Task prompt –
Write the data out again, exactly as given.

━━━━━━━━━━━━━━━━

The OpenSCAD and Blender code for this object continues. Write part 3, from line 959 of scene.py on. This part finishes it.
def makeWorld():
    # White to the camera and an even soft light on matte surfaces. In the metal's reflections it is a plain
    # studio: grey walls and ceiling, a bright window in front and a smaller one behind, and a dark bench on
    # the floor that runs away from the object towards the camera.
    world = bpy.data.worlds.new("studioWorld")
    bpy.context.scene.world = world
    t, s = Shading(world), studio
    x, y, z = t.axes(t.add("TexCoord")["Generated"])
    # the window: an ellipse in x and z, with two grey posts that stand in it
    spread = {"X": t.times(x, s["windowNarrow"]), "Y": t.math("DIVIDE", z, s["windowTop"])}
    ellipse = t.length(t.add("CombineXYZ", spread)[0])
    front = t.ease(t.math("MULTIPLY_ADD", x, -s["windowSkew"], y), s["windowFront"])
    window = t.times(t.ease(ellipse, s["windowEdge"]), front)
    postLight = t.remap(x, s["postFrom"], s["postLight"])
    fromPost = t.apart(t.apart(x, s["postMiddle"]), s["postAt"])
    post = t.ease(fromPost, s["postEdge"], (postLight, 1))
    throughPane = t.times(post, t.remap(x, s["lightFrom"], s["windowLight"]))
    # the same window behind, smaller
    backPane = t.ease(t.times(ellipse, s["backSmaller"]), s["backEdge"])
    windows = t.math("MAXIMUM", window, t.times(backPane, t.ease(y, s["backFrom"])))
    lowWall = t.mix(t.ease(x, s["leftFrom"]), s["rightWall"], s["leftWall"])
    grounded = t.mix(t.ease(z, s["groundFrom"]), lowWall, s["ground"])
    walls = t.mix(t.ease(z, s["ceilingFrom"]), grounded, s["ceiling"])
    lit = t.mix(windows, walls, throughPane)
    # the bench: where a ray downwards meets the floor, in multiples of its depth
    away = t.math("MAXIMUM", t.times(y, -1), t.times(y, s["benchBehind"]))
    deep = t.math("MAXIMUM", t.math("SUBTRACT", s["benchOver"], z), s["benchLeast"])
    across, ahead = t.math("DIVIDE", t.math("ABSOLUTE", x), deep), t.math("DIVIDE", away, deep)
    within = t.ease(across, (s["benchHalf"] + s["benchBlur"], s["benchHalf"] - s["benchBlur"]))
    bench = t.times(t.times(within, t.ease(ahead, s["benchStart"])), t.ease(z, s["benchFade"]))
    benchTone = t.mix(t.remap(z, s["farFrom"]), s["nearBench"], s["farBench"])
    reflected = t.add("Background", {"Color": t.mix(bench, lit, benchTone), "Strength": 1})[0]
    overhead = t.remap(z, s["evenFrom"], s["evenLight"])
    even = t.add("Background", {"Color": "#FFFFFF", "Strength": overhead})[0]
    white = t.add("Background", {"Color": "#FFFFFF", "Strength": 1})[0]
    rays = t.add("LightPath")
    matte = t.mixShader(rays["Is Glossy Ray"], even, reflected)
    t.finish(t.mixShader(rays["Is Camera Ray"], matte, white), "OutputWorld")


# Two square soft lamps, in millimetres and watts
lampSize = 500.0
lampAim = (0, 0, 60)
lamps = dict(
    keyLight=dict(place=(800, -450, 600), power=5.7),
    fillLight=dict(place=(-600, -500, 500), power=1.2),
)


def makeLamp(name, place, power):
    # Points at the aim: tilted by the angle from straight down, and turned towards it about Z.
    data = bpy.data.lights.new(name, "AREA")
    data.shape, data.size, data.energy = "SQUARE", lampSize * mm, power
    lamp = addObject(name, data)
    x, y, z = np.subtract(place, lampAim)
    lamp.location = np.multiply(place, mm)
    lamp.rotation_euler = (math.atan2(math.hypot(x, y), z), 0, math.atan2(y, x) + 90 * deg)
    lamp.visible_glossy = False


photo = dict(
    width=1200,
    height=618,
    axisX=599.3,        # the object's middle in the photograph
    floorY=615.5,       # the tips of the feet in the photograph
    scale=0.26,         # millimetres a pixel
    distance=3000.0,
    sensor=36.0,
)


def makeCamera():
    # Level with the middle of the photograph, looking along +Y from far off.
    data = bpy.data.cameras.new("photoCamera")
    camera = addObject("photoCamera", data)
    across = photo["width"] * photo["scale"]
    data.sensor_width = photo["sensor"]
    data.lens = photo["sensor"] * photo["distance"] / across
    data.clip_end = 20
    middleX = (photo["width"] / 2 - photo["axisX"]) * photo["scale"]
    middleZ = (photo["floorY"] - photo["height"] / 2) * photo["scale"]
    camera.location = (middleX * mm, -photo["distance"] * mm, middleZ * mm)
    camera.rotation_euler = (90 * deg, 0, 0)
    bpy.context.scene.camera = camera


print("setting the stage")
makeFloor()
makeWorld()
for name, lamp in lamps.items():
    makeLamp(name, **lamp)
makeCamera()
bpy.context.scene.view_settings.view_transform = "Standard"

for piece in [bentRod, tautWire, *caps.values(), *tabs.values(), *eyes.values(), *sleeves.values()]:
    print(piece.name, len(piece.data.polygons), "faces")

━━━━━━━━━━━━━━━━

Response below –
The OpenSCAD and Blender code for this object continues. Write part 3, from line 959 of scene.py on. This part finishes it.
def makeWorld():
    # White to the camera and an even soft light on matte surfaces. In the metal's reflections it is a plain
    # studio: grey walls and ceiling, a bright window in front and a smaller one behind, and a dark bench on
    # the floor that runs away from the object towards the camera.
    world = bpy.data.worlds.new("studioWorld")
    bpy.context.scene.world = world
    t, s = Shading(world), studio
    x, y, z = t.axes(t.add("TexCoord")["Generated"])
    # the window: an ellipse in x and z, with two grey posts that stand in it
    spread = {"X": t.times(x, s["windowNarrow"]), "Y": t.math("DIVIDE", z, s["windowTop"])}
    ellipse = t.length(t.add("CombineXYZ", spread)[0])
    front = t.ease(t.math("MULTIPLY_ADD", x, -s["windowSkew"], y), s["windowFront"])
    window = t.times(t.ease(ellipse, s["windowEdge"]), front)
    postLight = t.remap(x, s["postFrom"], s["postLight"])
    fromPost = t.apart(t.apart(x, s["postMiddle"]), s["postAt"])
    post = t.ease(fromPost, s["postEdge"], (postLight, 1))
    throughPane = t.times(post, t.remap(x, s["lightFrom"], s["windowLight"]))
    # the same window behind, smaller
    backPane = t.ease(t.times(ellipse, s["backSmaller"]), s["backEdge"])
    windows = t.math("MAXIMUM", window, t.times(backPane, t.ease(y, s["backFrom"])))
    lowWall = t.mix(t.ease(x, s["leftFrom"]), s["rightWall"], s["leftWall"])
    grounded = t.mix(t.ease(z, s["groundFrom"]), lowWall, s["ground"])
    walls = t.mix(t.ease(z, s["ceilingFrom"]), grounded, s["ceiling"])
    lit = t.mix(windows, walls, throughPane)
    # the bench: where a ray downwards meets the floor, in multiples of its depth
    away = t.math("MAXIMUM", t.times(y, -1), t.times(y, s["benchBehind"]))
    deep = t.math("MAXIMUM", t.math("SUBTRACT", s["benchOver"], z), s["benchLeast"])
    across, ahead = t.math("DIVIDE", t.math("ABSOLUTE", x), deep), t.math("DIVIDE", away, deep)
    within = t.ease(across, (s["benchHalf"] + s["benchBlur"], s["benchHalf"] - s["benchBlur"]))
    bench = t.times(t.times(within, t.ease(ahead, s["benchStart"])), t.ease(z, s["benchFade"]))
    benchTone = t.mix(t.remap(z, s["farFrom"]), s["nearBench"], s["farBench"])
    reflected = t.add("Background", {"Color": t.mix(bench, lit, benchTone), "Strength": 1})[0]
    overhead = t.remap(z, s["evenFrom"], s["evenLight"])
    even = t.add("Background", {"Color": "#FFFFFF", "Strength": overhead})[0]
    white = t.add("Background", {"Color": "#FFFFFF", "Strength": 1})[0]
    rays = t.add("LightPath")
    matte = t.mixShader(rays["Is Glossy Ray"], even, reflected)
    t.finish(t.mixShader(rays["Is Camera Ray"], matte, white), "OutputWorld")


# Two square soft lamps, in millimetres and watts
lampSize = 500.0
lampAim = (0, 0, 60)
lamps = dict(
    keyLight=dict(place=(800, -450, 600), power=5.7),
    fillLight=dict(place=(-600, -500, 500), power=1.2),
)


def makeLamp(name, place, power):
    # Points at the aim: tilted by the angle from straight down, and turned towards it about Z.
    data = bpy.data.lights.new(name, "AREA")
    data.shape, data.size, data.energy = "SQUARE", lampSize * mm, power
    lamp = addObject(name, data)
    x, y, z = np.subtract(place, lampAim)
    lamp.location = np.multiply(place, mm)
    lamp.rotation_euler = (math.atan2(math.hypot(x, y), z), 0, math.atan2(y, x) + 90 * deg)
    lamp.visible_glossy = False


photo = dict(
    width=1200,
    height=618,
    axisX=599.3,        # the object's middle in the photograph
    floorY=615.5,       # the tips of the feet in the photograph
    scale=0.26,         # millimetres a pixel
    distance=3000.0,
    sensor=36.0,
)


def makeCamera():
    # Level with the middle of the photograph, looking along +Y from far off.
    data = bpy.data.cameras.new("photoCamera")
    camera = addObject("photoCamera", data)
    across = photo["width"] * photo["scale"]
    data.sensor_width = photo["sensor"]
    data.lens = photo["sensor"] * photo["distance"] / across
    data.clip_end = 20
    middleX = (photo["width"] / 2 - photo["axisX"]) * photo["scale"]
    middleZ = (photo["floorY"] - photo["height"] / 2) * photo["scale"]
    camera.location = (middleX * mm, -photo["distance"] * mm, middleZ * mm)
    camera.rotation_euler = (90 * deg, 0, 0)
    bpy.context.scene.camera = camera


print("setting the stage")
makeFloor()
makeWorld()
for name, lamp in lamps.items():
    makeLamp(name, **lamp)
makeCamera()
bpy.context.scene.view_settings.view_transform = "Standard"

for piece in [bentRod, tautWire, *caps.values(), *tabs.values(), *eyes.values(), *sleeves.values()]:
    print(piece.name, len(piece.data.polygons), "faces")